(Object modeling scripts)
◆ ◆ ◆

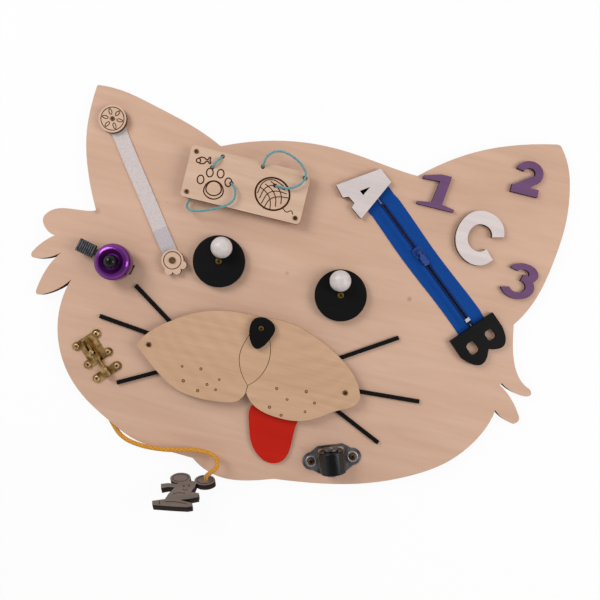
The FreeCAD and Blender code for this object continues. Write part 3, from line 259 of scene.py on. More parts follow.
def braid(name, dark, light, length, diameter, pitch):
    """Braided round cord: two sets of strands that cross on the slant, along the curve's UV."""
    mat, tree, shade = material(name, Roughness=0.8, Sheen_Weight=0.25, Sheen_Roughness=0.5)
    place = add(tree, "ShaderNodeTexCoord")
    turns = add(tree, "ShaderNodeSeparateXYZ", links={0: place.outputs["UV"]})
    along = calc(tree, "MULTIPLY", turns.outputs[0], length / pitch)
    around = calc(tree, "MULTIPLY", turns.outputs[1], 4.0)
    sets = [calc(tree, "PINGPONG", calc(tree, way, along, around), 0.5)
            for way in ("ADD", "SUBTRACT")]
    strand = calc(tree, "MULTIPLY", calc(tree, "MAXIMUM", *sets), 2.0)
    fuzz = noise(tree, place.outputs["Object"], 900.0, 3.0)
    mixed = calc(tree, "MULTIPLY", strand, fuzz)
    tree.links.new(ramp(tree, mixed, 0.18, dark, 0.58, light), shade.inputs["Base Color"])
    bump(tree, shade, strand, 0.6, diameter * 0.12)
    return mat


def weave(name, dark, light, pitch, turn, rough=0.85, sheen=0.3, pile=0.0, band=None):
    """Woven tape with ribs both ways; pile adds soft loops, a band darker stitching."""
    mat, tree, shade = material(name, Roughness=rough, Sheen_Weight=sheen, Sheen_Roughness=0.5,
                                Specular_IOR_Level=0.15)
    place = add(tree, "ShaderNodeTexCoord").outputs["Object"]
    way = turned(tree, place, (0, 0, math.radians(turn)))
    parts = add(tree, "ShaderNodeSeparateXYZ", links={0: way})
    ribs = [calc(tree, "PINGPONG", calc(tree, "MULTIPLY", parts.outputs[axis], 1.0 / pitch), 0.5)
            for axis in (0, 1)]
    cloth = calc(tree, "ADD", *ribs)
    fuzz = add(tree, "ShaderNodeTexNoise", {"Scale": 650.0, "Detail": 4.0, "Roughness": 0.7},
               {"Vector": way}).outputs[0]
    height = add(tree, "ShaderNodeMix", {0: 0.45 + pile}, {2: cloth, 3: fuzz}).outputs[0]
    paint = ramp(tree, height, 0.25, dark, 0.65, light)
    if band:
        middle, half, start = band
        off = calc(tree, "ABSOLUTE", calc(tree, "SUBTRACT", parts.outputs[1], middle), 0.0)
        near = spread(tree, off, half * 0.6, half, 1.0, 0.0)
        past = calc(tree, "GREATER_THAN", parts.outputs[0], start)
        past = spread(tree, past, 0.0, 1.0, 0.35, 0.8)
        paint = add(tree, "ShaderNodeMix", {7: linear("081B48")},
                    {0: calc(tree, "MULTIPLY", near, past), 6: paint},
                    data_type="RGBA").outputs[2]
    tree.links.new(paint, shade.inputs["Base Color"])
    bump(tree, shade, height, 0.5, pitch * 0.25)
    return mat


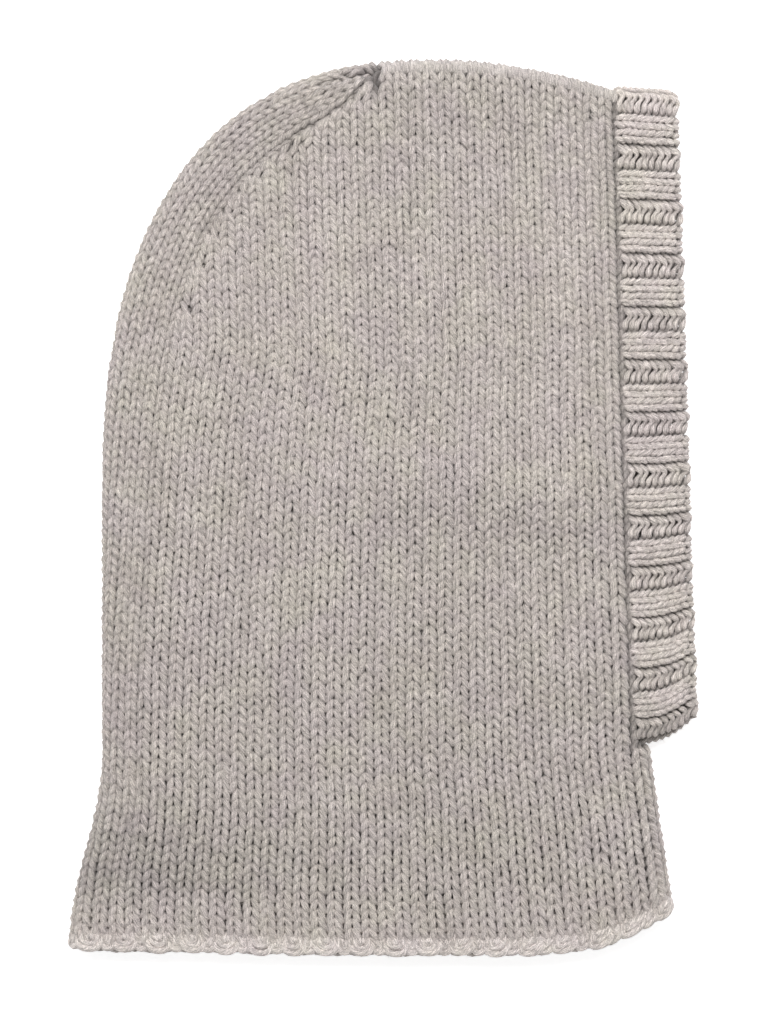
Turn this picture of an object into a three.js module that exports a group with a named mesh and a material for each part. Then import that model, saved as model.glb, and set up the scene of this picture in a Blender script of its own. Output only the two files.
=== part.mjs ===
// A hand-knitted hooded snood, lying flat on its left side.
// X runs from the back of the head to the face, Y from the hem to the crown, and Z up from the surface it lies on.
// Lengths are in millimetres. The origin is below the middle of the outline, on that surface.
import * as THREE from 'three';

// Thicknesses of the knitting and of the lying hood
const WALL = 5.5;                        // stocking stitch in a chunky yarn
const HOLLOW = 7.5;                      // room left between the two layers
const FOLD = (WALL + HOLLOW) / 2;        // radius of a soft fold, at the middle of the wall
const LOW = WALL / 2;                    // height of the lower layer's middle surface
const GAP = 0.3;                         // left between neighbouring pieces
const JOIN = 0.8;                        // left between pieces where a seam or a turned edge sits

// Back and crown outline: an upright back, a superellipse over the head and a slope down to the face
const BACK_X = -119.3;
const CROWN = { x: 24, y: 3, wide: 143.3, high: 187, power: 2.47 };
const BROW = { x: 99, drop: 13, power: 1.85 };
const NAPE_FLARE = { top: -107, bottom: -184, out: 13.8 };

// Front of the neck, the hem and the chin line
const THROAT = { top: -99, bottom: -172, xTop: 113, xBottom: 123 };
const HEM = { y: -190, liftFrom: 50, lift: 19.5, power: 3, backLift: 3.4 };
const CHIN = { y: -116, frontLift: 15, backLift: 4, frontX: 107.1 };
const ROW_MIDDLE_X = 7;                  // where the rows hang lowest

// Panel along the back of the head, and the seam over its top
const GUSSET = { half: 22.5, close: 18, endX: -2.5, turned: 7, turnFrom: -100, turnTo: 70 };
const SEAM_ANGLE = 0.98;                 // how far up the top fold the seam lies, in radians
const SEAM_YARN = 1.2;                   // radius of the seam's yarn

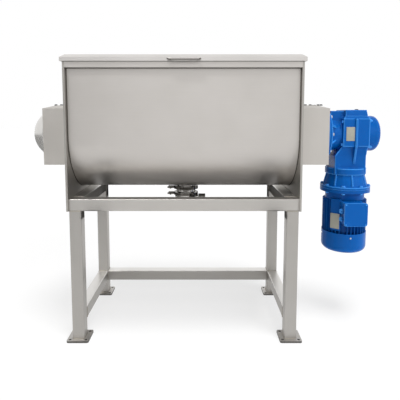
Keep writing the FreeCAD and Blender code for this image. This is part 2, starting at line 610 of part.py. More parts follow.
def dome():
    """Dished cap over the idle shaft end: spherical shell on a flat ring."""
    ball = "((dome_base_radius * dome_base_radius + dome_height * dome_height) / (2 * dome_height))"
    outer = doc.addObject("Part::Sphere", "dome_outer")
    inner = doc.addObject("Part::Sphere", "dome_inner")
    for obj, radius in ((outer, ball), (inner, ball + " - dome_sheet")):
        bind(obj, "Radius", radius)
        put(obj, "0", "0", "dome_height - " + ball)
    cap = cut("dome_shell", outer, inner, block("dome_below", "600", "600", "600", "-300", "-300", "-600"))
    ring = cut("dome_ring", rod("dome_ring_skin", "dome_base_radius + dome_flange", "dome_flange"),
               rod("dome_ring_bore", "dome_base_radius - dome_sheet - 2", "dome_flange + 2",
                   "z", "0", "0", "-1"))
    dome_cap = fuse("dome_cap", [cap, ring])
    node(put(dome_cap, "-box_left_end", "0", "shaft_height", (0, 1, 0), -90.0), "dome_cap")


# ------------------------------------------------------------------ bevel gearbox
def gearbox():
    centre = "motor_axis_x"
    seat = "box_right_end"
    tall = "gear_shoulder - gear_bottom"
    solids = [
        rod("gear_flange", "gear_flange_radius", "gear_flange_thickness", "x", seat, "0", "shaft_height"),
        cone("gear_neck", "gear_neck_radius + 10", "gear_neck_radius", "gear_neck_length + 10", "x",
             seat, "0", "shaft_height"),
        block("gear_block", "gear_length", "2 * gear_half_depth", tall, "gear_left",
              "-gear_half_depth", "gear_bottom"),
        wedge("gear_crown", ("gear_left", "gear_right", "gear_half_depth"),
              ("gear_left + gear_crown_slope", "gear_right - gear_crown_step",
               "gear_half_depth - gear_crown_slope"), "gear_top - gear_shoulder",
              "gear_shoulder"),
        wedge("gear_waist", (centre + " - gear_tail_half_width", centre + " + gear_tail_half_width",
                             "gear_tail_half_depth"),
              ("gear_left", "gear_right", "gear_tail_half_depth + gear_waist_flare"),
              "gear_bottom - gear_tail_top", "gear_tail_top"),
        block("gear_tail", "2 * gear_tail_half_width", "2 * gear_tail_half_depth",
              "gear_tail_top - input_flange_bottom", centre + " - gear_tail_half_width",
              "-gear_tail_half_depth", "input_flange_bottom"),
        rod("gear_input_flange", "input_flange_radius", "gear_tail_bottom - input_flange_bottom", "z",
            centre, "0", "input_flange_bottom"),
        block("gear_hump", "gear_left - hump_start + hump_lap", "2 * hump_half_depth",
              "hump_top - shaft_height", "hump_start", "-hump_half_depth", "shaft_height"),
        front_rib()]
    for number in range(8):
        solids.append(flange_rib(number))
    bores = [
        rod("gear_seat", "shaft_radius + running_gap", "gear_neck_length", "x", seat + " - 1", "0",
            "shaft_height"),
        rod("gear_room", "gear_cavity_radius", "gear_length + 20", "x", "gear_left - 18", "0",
            "shaft_height"),
        rod("gear_pinion_room", "pinion_room_radius", "shaft_height - input_flange_bottom", "z",
            centre, "0", "input_flange_bottom - 1")]
    node(cut("gear_housing", fuse("gear_casting", solids), *bores), "gear_housing")
    start = "gear_left + hump_lap"
    low = (start, "gear_right - top_cover_inset", "top_cover_half_depth")
    high = (start, "gear_right - 2 * top_cover_inset", "top_cover_half_depth - top_cover_inset")
    node(wedge("gear_top_cover", low, high, "top_cover_height", "gear_top"), "gear_top_cover")
    end_cover()


def front_rib():
    """Upright web on the front of the case that runs out towards the input flange."""
    owner = body("gear_front_rib")
    face = "-gear_half_depth - rib_stand_off"
    root = "-gear_tail_half_depth + 5"
    web = outline(owner, "front_rib_outline", "YZ_Plane", [
        (face, "-gear_drop"), (face, "gear_rise"), (root, "gear_rise"),
        (root, "gear_tail_bottom - shaft_height")])
    pad(owner, web, "front_rib_web", "gear_rib")
    return put(owner, "motor_axis_x + gear_rib", "0", "shaft_height")


def flange_rib(number):
    """Stiffening web between the output flange and the gear case."""
    turn = 22.5 + 45.0 * number
    web = doc.addObject("Part::Wedge", "gear_web_%d" % (number + 1))
    for prop, text in (("Xmin", "0"), ("Xmax", "gear_neck_length"), ("Ymin", "60"),
                       ("Ymax", "gear_flange_radius - 16"), ("X2min", "0"),
                       ("X2max", "gear_flange_thickness + 6"),
                       ("Zmin", "-gear_rib / 2"), ("Zmax", "gear_rib / 2"), ("Z2min", "-gear_rib / 2"),
                       ("Z2max", "gear_rib / 2")):
        bind(web, prop, text)
    return put(web, "box_right_end", "0", "shaft_height", (1, 0, 0), turn)


def end_cover():
    """Round bearing cover on the outer side of the gear case: turned, hollow, with a rounded rim."""
    owner = body("gear_end_cover")
    edge = "end_cover_radius"
    profile = outline(owner, "end_cover_profile", "XZ_Plane", [
        ("0", "end_cover_recess"), ("0", "end_cover_length"), (edge, "end_cover_length"), (edge, "0"),
        ("gear_cavity_radius", "0"), ("gear_cavity_radius", "end_cover_recess")])
    turned = revolve(owner, profile, "end_cover_turned")
    round_off(owner, turned, "end_cover_rounded", DIMS["end_cover_length"], "end_cover_round")
    node(put(owner, "gear_right", "0", "shaft_height", (0, 1, 0), 90.0), "gear_end_cover")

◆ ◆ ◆

* [Description of the task]: From the line that contains "Turn this picture" through the line that contains "const SEAM_YARN = 1.2;", reproduce every line exactly, both end lines included.

* [Solution]:
Turn this picture of an object into a three.js module that exports a group with a named mesh and a material for each part. Then import that model, saved as model.glb, and set up the scene of this picture in a Blender script of its own. Output only the two files.
=== part.mjs ===
// A hand-knitted hooded snood, lying flat on its left side.
// X runs from the back of the head to the face, Y from the hem to the crown, and Z up from the surface it lies on.
// Lengths are in millimetres. The origin is below the middle of the outline, on that surface.
import * as THREE from 'three';

// Thicknesses of the knitting and of the lying hood
const WALL = 5.5;                        // stocking stitch in a chunky yarn
const HOLLOW = 7.5;                      // room left between the two layers
const FOLD = (WALL + HOLLOW) / 2;        // radius of a soft fold, at the middle of the wall
const LOW = WALL / 2;                    // height of the lower layer's middle surface
const GAP = 0.3;                         // left between neighbouring pieces
const JOIN = 0.8;                        // left between pieces where a seam or a turned edge sits

// Back and crown outline: an upright back, a superellipse over the head and a slope down to the face
const BACK_X = -119.3;
const CROWN = { x: 24, y: 3, wide: 143.3, high: 187, power: 2.47 };
const BROW = { x: 99, drop: 13, power: 1.85 };
const NAPE_FLARE = { top: -107, bottom: -184, out: 13.8 };

// Front of the neck, the hem and the chin line
const THROAT = { top: -99, bottom: -172, xTop: 113, xBottom: 123 };
const HEM = { y: -190, liftFrom: 50, lift: 19.5, power: 3, backLift: 3.4 };
const CHIN = { y: -116, frontLift: 15, backLift: 4, frontX: 107.1 };
const ROW_MIDDLE_X = 7;                  // where the rows hang lowest

// Panel along the back of the head, and the seam over its top
const GUSSET = { half: 22.5, close: 18, endX: -2.5, turned: 7, turnFrom: -100, turnTo: 70 };
const SEAM_ANGLE = 0.98;                 // how far up the top fold the seam lies, in radians
const SEAM_YARN = 1.2;                   // radius of the seam's yarn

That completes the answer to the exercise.